**Material supplied:**
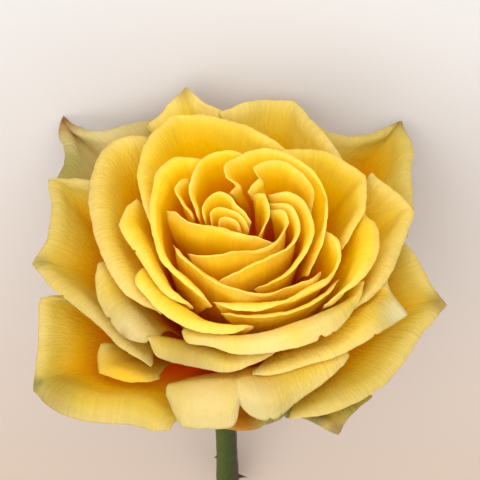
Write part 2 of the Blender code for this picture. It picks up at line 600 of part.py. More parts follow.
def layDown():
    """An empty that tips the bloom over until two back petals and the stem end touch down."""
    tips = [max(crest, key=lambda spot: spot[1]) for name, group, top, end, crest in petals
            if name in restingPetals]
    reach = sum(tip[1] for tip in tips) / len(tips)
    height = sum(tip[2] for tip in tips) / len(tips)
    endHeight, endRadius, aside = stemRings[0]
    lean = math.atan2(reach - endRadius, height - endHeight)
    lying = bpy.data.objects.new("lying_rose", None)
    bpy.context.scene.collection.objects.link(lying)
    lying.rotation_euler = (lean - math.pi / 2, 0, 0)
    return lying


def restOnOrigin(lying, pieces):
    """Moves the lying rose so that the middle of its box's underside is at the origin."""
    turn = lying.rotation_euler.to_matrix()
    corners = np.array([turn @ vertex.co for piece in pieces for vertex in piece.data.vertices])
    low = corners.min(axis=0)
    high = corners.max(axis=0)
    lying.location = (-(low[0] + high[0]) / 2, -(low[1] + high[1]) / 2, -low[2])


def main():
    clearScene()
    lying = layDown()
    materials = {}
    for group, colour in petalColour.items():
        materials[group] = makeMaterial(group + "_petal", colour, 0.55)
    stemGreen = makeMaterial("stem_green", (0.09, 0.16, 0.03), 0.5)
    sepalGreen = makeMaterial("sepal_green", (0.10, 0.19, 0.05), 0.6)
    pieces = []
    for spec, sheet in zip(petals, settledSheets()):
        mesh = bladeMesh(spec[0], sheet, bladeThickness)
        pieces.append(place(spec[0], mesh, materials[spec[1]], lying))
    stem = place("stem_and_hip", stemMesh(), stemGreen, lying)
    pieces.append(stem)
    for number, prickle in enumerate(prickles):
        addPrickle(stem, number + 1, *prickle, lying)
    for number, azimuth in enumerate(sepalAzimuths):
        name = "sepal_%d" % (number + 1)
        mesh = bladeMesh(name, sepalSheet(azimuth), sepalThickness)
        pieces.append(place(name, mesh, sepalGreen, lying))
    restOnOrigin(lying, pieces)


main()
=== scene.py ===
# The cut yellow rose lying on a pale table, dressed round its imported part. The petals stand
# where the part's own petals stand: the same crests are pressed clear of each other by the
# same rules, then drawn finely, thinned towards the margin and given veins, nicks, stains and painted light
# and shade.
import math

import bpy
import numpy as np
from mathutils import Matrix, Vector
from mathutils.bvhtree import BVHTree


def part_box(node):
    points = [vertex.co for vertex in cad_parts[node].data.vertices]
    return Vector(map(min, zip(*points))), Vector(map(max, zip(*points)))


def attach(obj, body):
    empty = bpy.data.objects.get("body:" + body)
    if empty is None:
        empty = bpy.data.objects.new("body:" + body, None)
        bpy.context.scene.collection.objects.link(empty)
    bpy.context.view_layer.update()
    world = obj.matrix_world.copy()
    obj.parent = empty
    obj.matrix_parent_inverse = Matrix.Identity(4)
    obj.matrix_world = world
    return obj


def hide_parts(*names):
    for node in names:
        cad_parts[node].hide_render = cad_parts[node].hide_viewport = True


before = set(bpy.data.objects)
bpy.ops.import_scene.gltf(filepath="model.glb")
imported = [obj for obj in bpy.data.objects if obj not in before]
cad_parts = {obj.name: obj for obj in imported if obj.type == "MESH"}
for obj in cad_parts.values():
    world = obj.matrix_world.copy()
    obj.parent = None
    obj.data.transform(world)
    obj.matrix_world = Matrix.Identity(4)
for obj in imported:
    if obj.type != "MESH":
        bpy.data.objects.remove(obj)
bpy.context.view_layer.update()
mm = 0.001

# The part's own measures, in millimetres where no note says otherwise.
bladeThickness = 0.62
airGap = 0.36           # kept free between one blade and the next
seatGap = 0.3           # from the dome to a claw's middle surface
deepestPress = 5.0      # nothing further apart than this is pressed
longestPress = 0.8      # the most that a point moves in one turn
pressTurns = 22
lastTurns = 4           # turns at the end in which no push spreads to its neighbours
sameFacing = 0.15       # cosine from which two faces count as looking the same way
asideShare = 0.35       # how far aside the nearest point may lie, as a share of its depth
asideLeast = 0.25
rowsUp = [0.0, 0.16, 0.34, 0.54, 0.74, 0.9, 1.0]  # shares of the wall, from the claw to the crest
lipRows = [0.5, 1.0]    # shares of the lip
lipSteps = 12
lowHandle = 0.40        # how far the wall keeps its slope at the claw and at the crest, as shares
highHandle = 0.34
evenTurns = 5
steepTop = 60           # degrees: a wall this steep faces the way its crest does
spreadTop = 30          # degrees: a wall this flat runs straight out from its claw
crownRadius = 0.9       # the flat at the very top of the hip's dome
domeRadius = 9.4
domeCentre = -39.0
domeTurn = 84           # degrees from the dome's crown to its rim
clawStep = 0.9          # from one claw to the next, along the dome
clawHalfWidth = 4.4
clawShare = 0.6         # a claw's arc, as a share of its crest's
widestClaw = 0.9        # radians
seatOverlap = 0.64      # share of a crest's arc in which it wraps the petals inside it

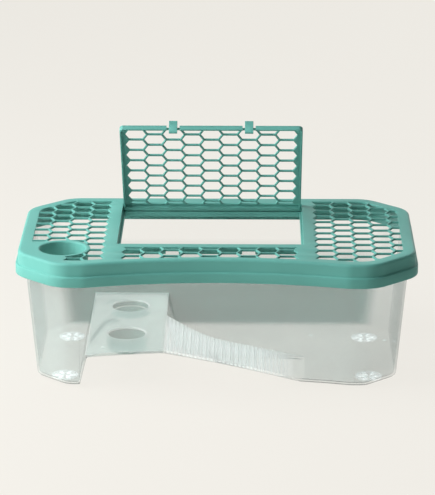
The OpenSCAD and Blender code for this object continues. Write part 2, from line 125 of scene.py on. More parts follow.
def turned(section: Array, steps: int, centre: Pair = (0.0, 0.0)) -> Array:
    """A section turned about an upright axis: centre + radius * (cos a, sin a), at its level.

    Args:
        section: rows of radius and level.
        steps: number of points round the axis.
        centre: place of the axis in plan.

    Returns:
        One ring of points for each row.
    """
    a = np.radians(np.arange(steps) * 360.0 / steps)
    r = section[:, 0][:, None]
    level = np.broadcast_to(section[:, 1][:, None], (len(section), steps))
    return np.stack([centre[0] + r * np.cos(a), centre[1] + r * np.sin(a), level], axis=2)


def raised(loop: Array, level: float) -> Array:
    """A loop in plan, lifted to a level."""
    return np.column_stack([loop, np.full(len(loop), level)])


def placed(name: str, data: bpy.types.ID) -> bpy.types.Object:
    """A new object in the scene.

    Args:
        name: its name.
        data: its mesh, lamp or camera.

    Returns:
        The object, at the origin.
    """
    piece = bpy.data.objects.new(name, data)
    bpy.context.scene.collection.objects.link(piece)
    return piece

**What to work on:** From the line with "for number, azimuth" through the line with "if empty is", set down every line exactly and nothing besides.

**Correct answer:**
    for number, azimuth in enumerate(sepalAzimuths):
        name = "sepal_%d" % (number + 1)
        mesh = bladeMesh(name, sepalSheet(azimuth), sepalThickness)
        pieces.append(place(name, mesh, sepalGreen, lying))
    restOnOrigin(lying, pieces)


main()
=== scene.py ===
# The cut yellow rose lying on a pale table, dressed round its imported part. The petals stand
# where the part's own petals stand: the same crests are pressed clear of each other by the
# same rules, then drawn finely, thinned towards the margin and given veins, nicks, stains and painted light
# and shade.
import math

import bpy
import numpy as np
from mathutils import Matrix, Vector
from mathutils.bvhtree import BVHTree


def part_box(node):
    points = [vertex.co for vertex in cad_parts[node].data.vertices]
    return Vector(map(min, zip(*points))), Vector(map(max, zip(*points)))


def attach(obj, body):
    empty = bpy.data.objects.get("body:" + body)
    if empty is None:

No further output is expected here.